To do so, GBS can apply emerging technologies to a company's support functions and showcase its capabilities for creating new operational best practice, for example in the area of Purchase-to-Pay: "The accounts payable process can still involve millions of invoices coming in on paper and a lot of manual work," says Joehren Volk, CEO of Invoice Sharing. "Now it's possible to create intelligent, humanised algorithms to manage those processes."

With GBS being the first adopters of such solutions, opening up huge potential for process redesign, its impact on the wider organization becomes more tangible.

On the other hand, Marc Thewes, EY Americas GBS Leader, identifies one current trend in GBS that others need to follow: "GBS is increasingly refocusing on the customer, what their interests are and how they drive GBS efforts to expand its scope," says Marc. "In driving efficiency, customers may have been a bit of an afterthought, but it's something GBS needs to nail otherwise it won’t be given the opportunity to expand its scope beyond efficiency."

At the same time, GBS should actively upskill its workforce by recruiting different profiles to meet future needs – this can also help convince the C-suite that GBS is about making things happen. 

Value for money and cost reduction will remain an important factor, but GBS will increasingly be about agility, fast implementation and high service levels, with young people eager for change and improvement.

A strong base of excellent operational performance, space to showcase problem-solving capability and adding value for a company's customers, are all examples of how GBS can get onto a board's agenda. But this alone will still not make the case for a digital transformation mandate.

Show the way to value

Painting an appealing vision can really help convince management that GBS should have the mandate for digitalization — for example, showing how to apply successful GBS concepts elsewhere in the organization: "With our GBS, we focused on being brilliant about delivering basics but at the same time enabling the whole organization's transformation journey," says Shelley Davies, Director, Process Excellence and Automation at BT.

GBS should also take the initiative and actively address key company challenges by providing not just reporting, but insights too — for example, identifying via data points where money is being leaked in the flow of a process. This can help improve revenue, margins and also compliance.

GBS leaders often have knowledge of every process, all the data and technology, which, as Tony Saldanha, former P&G Vice President Next Gen GBS puts it, enables GBS to say to the C-suite "why don't we use modeling and simulation for product R&D, which GBS can provide as a service, to develop our new products at 70% of the cost and 70% of the time of conventional R&D?"



Another way to showcase GBS value is to develop an "equity of innovation" by taking some of its own cost savings or budget and showing through very quick, disruptive innovation projects what GBS can do for the enterprise.



Advanced GBS organizations hold a portfolio of innovation investments that suppose 10% of their budget while other 30% of it are dedicated to continuous improvement and the remaining 70% of their budget to normal day-to-day operations.

By following up with their innovation investments, GBS organization are enabled to offer the biggest and most important value proposition to their parent companies: they can bring to the table their capacity to anticipate how and when to fundamentally change processes, due to a profound understanding of how the customer base, their needs, and consequently the organization’s business models are going to change.

Seek support and sponsorship

Earning the mandate for transformation is, of course, a big step for GBS and a gamble for the wider organization.
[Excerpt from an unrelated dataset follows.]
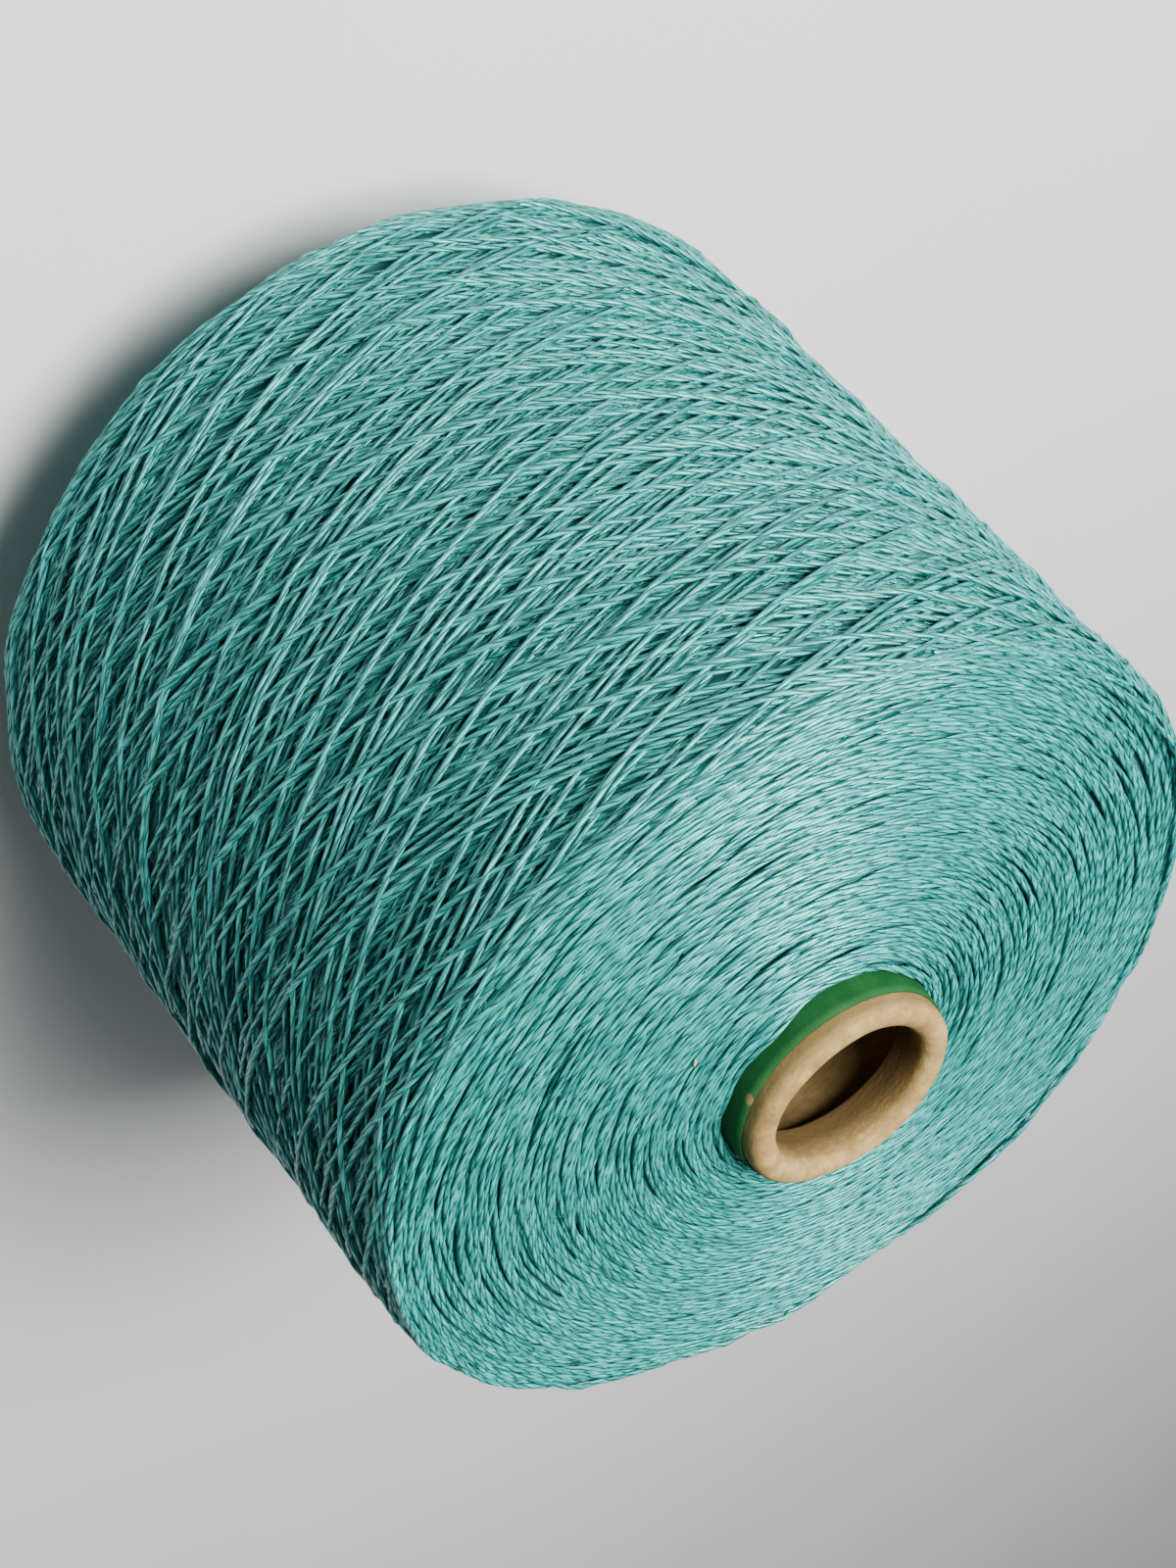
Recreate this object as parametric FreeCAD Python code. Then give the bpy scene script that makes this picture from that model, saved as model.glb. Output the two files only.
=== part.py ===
"""Yarn cone: a cross-wound package of two-ply yarn on a tapered paper cone, standing on the cone's base.

Millimetres, +Z up. The origin is the centre of the cone's base rim, and +Z runs along the axis to the nose.
Every node is a body of revolution about +Z. Each half-section is drawn in the XZ plane, with its outside on the
right of the way round, and is turned once about the axis.
"""

import FreeCAD
import Part
import math
import os

Vector = FreeCAD.Vector

# Paper cone: kraft board wound into a tapered tube, with its nose doubled back inside.
CONE_LENGTH = 170.0
CONE_HALF_ANGLE = 4.0 + 20.0 / 60.0  # degrees, each side of the axis
KRAFT_WALL = 2.4  # square to the slope
LIP_RADIUS = 14.5  # bore of the doubled-back lip
LIP_DEPTH = 9.0  # from the nose plane down to the lip's lower edge
LIP_SLACK = 0.15  # how far the two walls stand apart where the board turns over
LIP_EDGE_ROUND = 0.8
BASE_EDGE_ROUND = 0.4

# Green cover ply glued over the kraft.
COVER_WALL = 0.4
COVER_FOOT = 1.0  # bare kraft above the base plane
COVER_HEAD = 3.6  # bare kraft below the nose plane

# Yarn package. Its inner face lies on the cover ply.
NOSE_CLEARANCE = 6.8  # nose plane down to the yarn at the tube
BASE_CLEARANCE = 14.0  # base plane up to the yarn at the tube
NOSE_FACE_RISE = 5.1  # how far the nose face climbs from its shoulder to the tube
BASE_FACE_RISE = 10.1  # how far the base face drops from its shoulder to the tube
FACE_CROWN = 0.8  # how far a face bulges past the straight line from tube to shoulder
NOSE_SHOULDER_RADIUS = 80.0
BASE_SHOULDER_RADIUS = 88.3
WRAP_LAYER = 4.5  # depth of the open-crossed wraps that were wound last
SHOULDER_ROUND = 3.5  # where the wraps turn back

# Transfer tail: the first turns, bunched on the cone's bare base.
TAIL_START = 4.5  # lower edge above the base plane
TAIL_WIDTH = 4.4
TAIL_HEIGHT = 1.5

OUT = "parts"
SLOPE = math.radians(CONE_HALF_ANGLE)
NOSE_RADIUS = LIP_RADIUS + LIP_SLACK + 2 * KRAFT_WALL  # where the slope would meet the nose plane


def kraft_outside(z):
    """Radius of the kraft's outer surface at height z."""
    return NOSE_RADIUS + (CONE_LENGTH - z) * math.tan(SLOPE)


def kraft_inside(z):
    """Radius of the kraft's inner surface at height z, below the lip."""
    return kraft_outside(z) - KRAFT_WALL / math.cos(SLOPE)


def cover_outside(z):
    """Radius of the cover ply's outer surface at height z."""
    return kraft_outside(z) + COVER_WALL / math.cos(SLOPE)


def line(a, b):
    """Straight edge between two (radius, height) points."""
    return Part.LineSegment(Vector(a[0], 0, a[1]), Vector(b[0], 0, b[1])).toShape()


def arc(a, via, b):
    """Circular edge through three (radius, height) points."""
    return Part.Arc(*(Vector(p[0], 0, p[1]) for p in (a, via, b))).toShape()


def crowned(a, b, crown):
    """Circular edge from a to b whose middle bulges by crown, to the right of the way from a to b."""
    run, rise = b[0] - a[0], b[1] - a[1]
    length = math.hypot(run, rise)
    middle = ((a[0] + b[0]) / 2 + rise / length * crown, (a[1] + b[1]) / 2 - run / length * crown)
    return arc(a, middle, b)


def rounded(before, corner, after, radius):
    """Start, middle and end of the arc that rounds a corner between two straight runs."""
    ways = []
    for end in (before, after):
        reach = math.hypot(end[0] - corner[0], end[1] - corner[1])
        ways.append(((end[0] - corner[0]) / reach, (end[1] - corner[1]) / reach))
    half = math.acos(ways[0][0] * ways[1][0] + ways[0][1] * ways[1][1]) / 2
    set_back = radius / math.tan(half)
    start, end = ((corner[0] + way[0] * set_back, corner[1] + way[1] * set_back) for way in ways)
    inward = (ways[0][0] + ways[1][0], ways[0][1] + ways[1][1])
    share = (radius / math.sin(half) - radius) / math.hypot(*inward)
    return start, (corner[0] + inward[0] * share, corner[1] + inward[1] * share), end


def turned(edges):
    """Solid made by turning a closed half-section once round +Z."""
    face = Part.Face(Part.Wire(edges))
    return face.revolve(Vector(0, 0, 0), Vector(0, 0, 1), 360)


def kraft_cone():
    """Tapered kraft tube whose nose is doubled back inside, ending in a short cylindrical lip."""
    sine, cosine = math.sin(SLOPE), math.cos(SLOPE)
    # the turned-over board is a round that touches the slope, the nose plane and the lip
    roll = (NOSE_RADIUS - LIP_RADIUS) * cosine / (1 + cosine - sine)
    centre = (LIP_RADIUS + roll, CONE_LENGTH - roll)
    roll_start = (centre[0] + roll * cosine, centre[1] + roll * sine)
    roll_end = (LIP_RADIUS, centre[1])
    lip_corner = (LIP_RADIUS, CONE_LENGTH - LIP_DEPTH)
    lip_root = (kraft_inside(CONE_LENGTH - LIP_DEPTH), CONE_LENGTH - LIP_DEPTH)
    lip_round = min(LIP_EDGE_ROUND, (lip_root[0] - LIP_RADIUS) / 2)
    lip_start, lip_middle, lip_end = rounded(roll_end, lip_corner, lip_root, lip_round)
    inner_foot, outer_foot = (kraft_inside(0), 0), (kraft_outside(0), 0)
    foot_start, foot_middle, foot_end = rounded(lip_root, inner_foot, outer_foot, BASE_EDGE_ROUND)
    return turned([
        line(outer_foot, roll_start),
        arc(roll_start, (centre[0], CONE_LENGTH), roll_end),
        line(roll_end, lip_start),
        arc(lip_start, lip_middle, lip_end),
        line(lip_end, lip_root),
        line(lip_root, foot_start),
        arc(foot_start, foot_middle, foot_end),
        line(foot_end, outer_foot),
    ])


def cover_ply():
    """Thin coloured ply over the kraft, from just above the base to just below the turned-over nose."""
    foot, head = COVER_FOOT, CONE_LENGTH - COVER_HEAD
    corners = [(kraft_outside(foot), foot), (cover_outside(foot), foot), (cover_outside(head), head),
               (kraft_outside(head), head)]
    return turned([line(start, end) for start, end in zip(corners, corners[1:] + corners[:1])])


def face_ends(at_nose):
    """One end face's points, as (radius, height): at the tube, under the last wraps, and its sharp shoulder."""
    if at_nose:
        tube_z = CONE_LENGTH - NOSE_CLEARANCE
        shoulder = (NOSE_SHOULDER_RADIUS, tube_z - NOSE_FACE_RISE)
    else:
        tube_z = BASE_CLEARANCE
        shoulder = (BASE_SHOULDER_RADIUS, tube_z + BASE_FACE_RISE)
    tube = (cover_outside(tube_z), tube_z)
    share = WRAP_LAYER / (shoulder[0] - tube[0])
    under_wraps = (shoulder[0] - WRAP_LAYER, shoulder[1] + (tube[1] - shoulder[1]) * share)
    return tube, under_wraps, shoulder


def yarn_body():
    """The compact winding, from the cover ply out to the last wraps."""
    base_tube, base_edge, _ = face_ends(at_nose=False)
    nose_tube, nose_edge, _ = face_ends(at_nose=True)
    return turned([
        crowned(base_tube, base_edge, FACE_CROWN),
        line(base_edge, nose_edge),
        crowned(nose_edge, nose_tube, FACE_CROWN),
        line(nose_tube, base_tube),
    ])


def outer_wraps():
    """The open-crossed wraps wound last: a sleeve whose rounded ends are where the yarn turns back."""
    _, base_edge, base_shoulder = face_ends(at_nose=False)
    _, nose_edge, nose_shoulder = face_ends(at_nose=True)
    base_start, base_middle, base_end = rounded(base_edge, base_shoulder, nose_shoulder, SHOULDER_ROUND)
    nose_start, nose_middle, nose_end = rounded(base_shoulder, nose_shoulder, nose_edge, SHOULDER_ROUND)
    return turned([
        line(base_edge, base_start),
        arc(base_start, base_middle, base_end),
        line(base_end, nose_start),
        arc(nose_start, nose_middle, nose_end),
        line(nose_end, nose_edge),
        line(nose_edge, base_edge),
    ])


def transfer_tail():
    """Bunch of the yarn's first turns round the bare base of the cone."""
    low = (cover_outside(TAIL_START), TAIL_START)
    high = (cover_outside(TAIL_START + TAIL_WIDTH), TAIL_START + TAIL_WIDTH)
    return turned([crowned(low, high, TAIL_HEIGHT), line(high, low)])


NODES = {
    "kraft_cone": kraft_cone,
    "cover_ply": cover_ply,
    "yarn_body": yarn_body,
    "outer_wraps": outer_wraps,
    "transfer_tail": transfer_tail,
}


def main():
    """Build each node, test that it is one valid solid, and write its STEP file."""
    os.makedirs(OUT, exist_ok=True)
    for name, make in NODES.items():
        solid = make()
        if solid.ShapeType != "Solid" or not solid.isValid():
            raise ValueError(name + " is not one valid solid")
        solid.exportStep(os.path.join(OUT, name + ".step"))
        box = solid.optimalBoundingBox()
        print(f"{name:14s} {solid.Volume / 1000:8.2f} cm3, radius {box.XMax:5.2f}, {box.ZMin:6.2f} to {box.ZMax:6.2f}")


main()
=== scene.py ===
"""Looks of a yarn cone: two-ply yarn cross-wound on a turned-in paper cone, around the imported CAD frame.

Metres, +Z up. The cone stands on its base, and the camera looks down on its nose. The yarn on the side is
laid turn by turn, each turn pulled taut over the turns below it. The ends of the package show the turning
points of the buried turns.
"""

from __future__ import annotations

import logging
import math
from collections.abc import Mapping, Sequence
from dataclasses import dataclass, field
from enum import Enum
from typing import Any

import bpy
import numpy as np
from mathutils import Matrix, Vector


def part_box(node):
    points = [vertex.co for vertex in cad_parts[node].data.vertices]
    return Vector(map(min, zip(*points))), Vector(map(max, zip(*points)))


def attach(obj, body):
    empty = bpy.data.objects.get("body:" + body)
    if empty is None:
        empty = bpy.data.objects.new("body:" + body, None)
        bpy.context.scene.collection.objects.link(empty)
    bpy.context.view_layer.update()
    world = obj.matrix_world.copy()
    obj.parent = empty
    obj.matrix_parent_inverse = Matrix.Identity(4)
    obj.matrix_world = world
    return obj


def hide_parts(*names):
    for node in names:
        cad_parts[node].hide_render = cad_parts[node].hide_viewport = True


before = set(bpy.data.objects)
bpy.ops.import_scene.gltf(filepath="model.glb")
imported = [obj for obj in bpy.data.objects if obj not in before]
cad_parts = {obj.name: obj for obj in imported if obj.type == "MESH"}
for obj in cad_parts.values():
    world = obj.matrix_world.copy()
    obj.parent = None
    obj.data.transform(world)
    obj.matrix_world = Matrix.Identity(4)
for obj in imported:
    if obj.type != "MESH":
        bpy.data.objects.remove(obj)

log = logging.getLogger("yarn_cone")

MM = 0.001
TURN = 2 * math.pi
STRAND_MAP = "strand"
BAKE_MAP = "OFBake"
ALONG = "along"
AROUND = "around"
GIRTH = "girth"

Colour = tuple[float, float, float]
Place = tuple[float, float, float]
Outline = list[tuple[float, float]]


class End(Enum):
    """The two ends of the package."""

    NOSE = "nose"
    BASE = "base"


# ------------------------------------------------------------------------------------- shader maths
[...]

This is why fostering communication around the fact that transformation is enterprise-wide, with a clear need for a strong, agile transformation driver will also help make the case to the board.

"GBS has to sell it to every level of the organization," says Shelley Davies. "Board approval doesn’t mean everyone in the organization will fall in line — so we must align GBS transformation with that of the whole organization."
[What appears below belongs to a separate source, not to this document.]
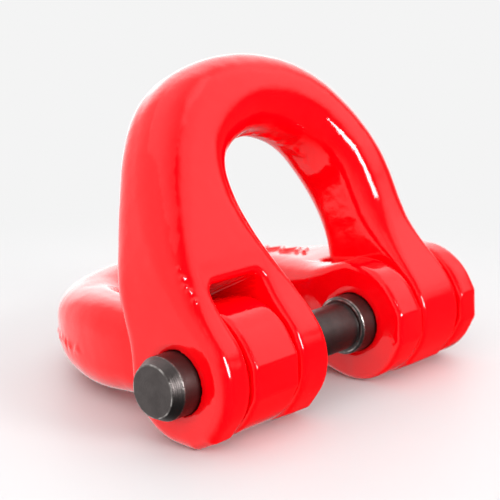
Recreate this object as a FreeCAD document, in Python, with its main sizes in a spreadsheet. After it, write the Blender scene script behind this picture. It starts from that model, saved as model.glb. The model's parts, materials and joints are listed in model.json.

GBS has to be able to market its value, which may not come naturally.

In summary, stakeholder management, communication and a good sense of its own achievements and capabilities are essential for GBS to gain wide support and sponsorship for its next evolution.

Conclusion

Delivering operational excellence and cost savings are basic achievements that GBS organizations need in order to develop a position of operational strength. From there, modern GBS can start their journey towards being a company's digitization driver. On that way, they should adopt an attitude of profound entrepreneurship, make visible their achievements to the wider enterprise and seek early top management support for their ambition.

In any case, the point in time to act and convert former, rather transactional GBS centres into innovation and technology labs has come. Taking into account the increasing speed of technology achievements, GBS organizations are best positioned to put their energy into earning the mandate as digital transformation engine: "More than ever before, boards and CEOs are asking GBS to become a transformation engine, while still maintaining responsibility for driving savings and top line value creation. It’s the most exciting time ever to be a GBS leader. We have the opportunity to be heroes in changing our entire company’s business model," says Tony Saldanha or as Uday Kumar, Vice President Sales at Ascendum, puts it succinctly: "This is the era of hyper-scaling, and the era of hyper-speed, and the winner takes it all."


Summary

As speed in digital technology adoption increases, GBS can help to find answers to the challenges of the Transformative Age — as the engine room of a company's digital strategy and transformation journey.

Earning the mandate for transformation is, of course, a big step for GBS and a gamble for the wider organization. This is why fostering communication around the fact that transformation is enterprise-wide, with a clear need for a strong, agile transformation driver will also help make the case to the board.